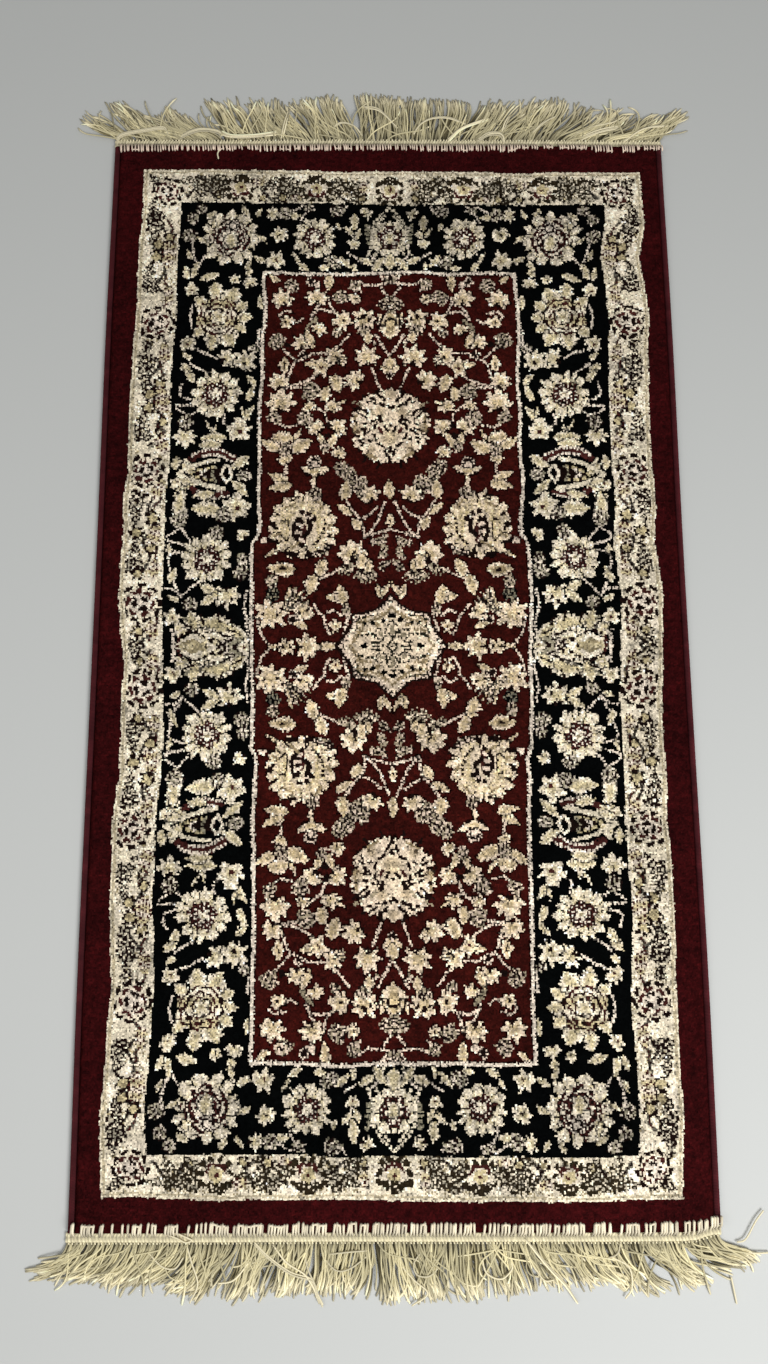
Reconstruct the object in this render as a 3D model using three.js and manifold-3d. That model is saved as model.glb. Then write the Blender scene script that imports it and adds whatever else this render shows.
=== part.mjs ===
// Bedside runner: a flat woven pile rug with an overcast binding down each long side
// and, at each short end, a fringe of loose locks on a stitched tape.
// Units are millimetres. +Y runs along the rug, +Z is up and z = 0 is the floor.
import * as THREE from "three";
import Module from "manifold-3d";

// Driving dimensions
const RUG_WIDTH = 600; // over both bindings
const RUG_LENGTH = 1100; // the pile cloth, without its fringes
const PILE_TOP = 9; // backing and pile together
const BINDING_WIDTH = 7;
const BINDING_HEIGHT = 6.4;
const TAPE_WIDTH = 9;
const TAPE_HEIGHT = 3;
const GAP = 0.3; // between neighbouring pieces

// The pile rounds over at its rim, in three steps from the outside in.
const RIM = [
  { inset: 0, z: 6.2 },
  { inset: 0.9, z: 8.2 },
  { inset: 2.8, z: PILE_TOP },
];

// How far each edge wanders outwards from its straight line, at even steps along it.
const SIDE_DRIFT = [
  { y: -550, left: -2.0, right: -1.8 },
  { y: -330, left: -0.2, right: -0.4 },
  { y: -110, left: -0.3, right: -1.2 },
  { y: 110, left: -0.2, right: -1.6 },
  { y: 330, left: 0.5, right: -0.6 },
  { y: 550, left: -0.7, right: -1.8 },
];
const END_DRIFT = [
  { x: -300, near: 1.0, far: 0.0 },
  { x: -180, near: 1.5, far: -0.5 },
  { x: -60, near: 1.5, far: 0.0 },
  { x: 60, near: 2.2, far: -0.5 },
  { x: 180, near: 2.8, far: -1.0 },
  { x: 300, near: 2.8, far: -1.8 },
];

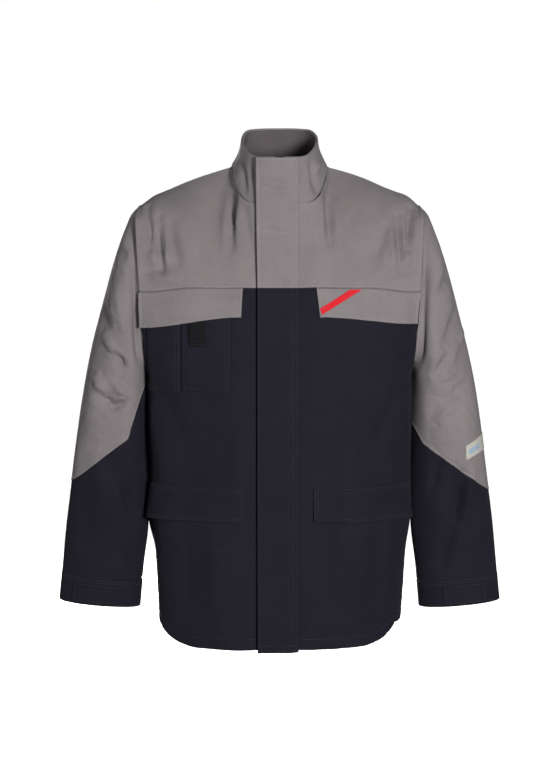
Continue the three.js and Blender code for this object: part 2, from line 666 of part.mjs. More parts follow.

::::::::::

Goal of the exercise: Extract the complete set of records unchanged.

Complete response:
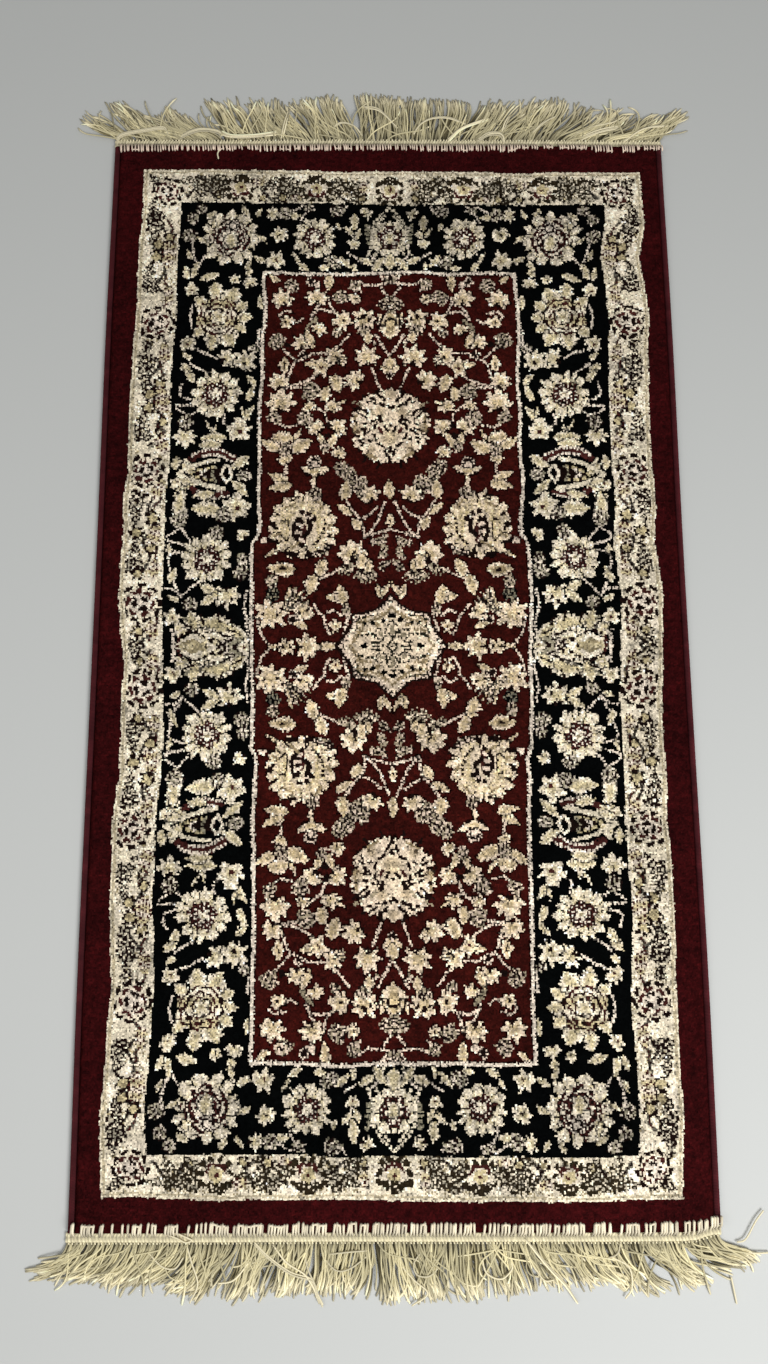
Reconstruct the object in this render as a 3D model using three.js and manifold-3d. That model is saved as model.glb. Then write the Blender scene script that imports it and adds whatever else this render shows.
=== part.mjs ===
// Bedside runner: a flat woven pile rug with an overcast binding down each long side
// and, at each short end, a fringe of loose locks on a stitched tape.
// Units are millimetres. +Y runs along the rug, +Z is up and z = 0 is the floor.
import * as THREE from "three";
import Module from "manifold-3d";

// Driving dimensions
const RUG_WIDTH = 600; // over both bindings
const RUG_LENGTH = 1100; // the pile cloth, without its fringes
const PILE_TOP = 9; // backing and pile together
const BINDING_WIDTH = 7;
const BINDING_HEIGHT = 6.4;
const TAPE_WIDTH = 9;
const TAPE_HEIGHT = 3;
const GAP = 0.3; // between neighbouring pieces

// The pile rounds over at its rim, in three steps from the outside in.
const RIM = [
  { inset: 0, z: 6.2 },
  { inset: 0.9, z: 8.2 },
  { inset: 2.8, z: PILE_TOP },
];

// How far each edge wanders outwards from its straight line, at even steps along it.
const SIDE_DRIFT = [
  { y: -550, left: -2.0, right: -1.8 },
  { y: -330, left: -0.2, right: -0.4 },
  { y: -110, left: -0.3, right: -1.2 },
  { y: 110, left: -0.2, right: -1.6 },
  { y: 330, left: 0.5, right: -0.6 },
  { y: 550, left: -0.7, right: -1.8 },
];
const END_DRIFT = [
  { x: -300, near: 1.0, far: 0.0 },
  { x: -180, near: 1.5, far: -0.5 },
  { x: -60, near: 1.5, far: 0.0 },
  { x: 60, near: 2.2, far: -0.5 },
  { x: 180, near: 2.8, far: -1.0 },
  { x: 300, near: 2.8, far: -1.8 },
];

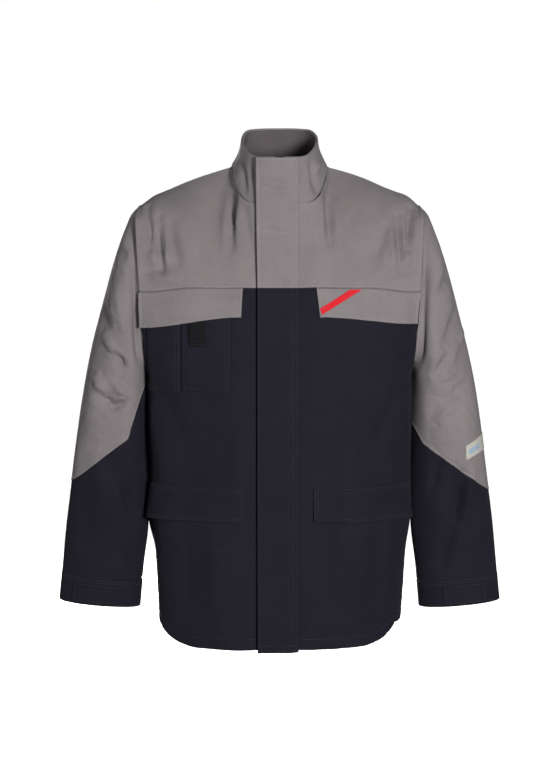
Continue the three.js and Blender code for this object: part 2, from line 666 of part.mjs. More parts follow.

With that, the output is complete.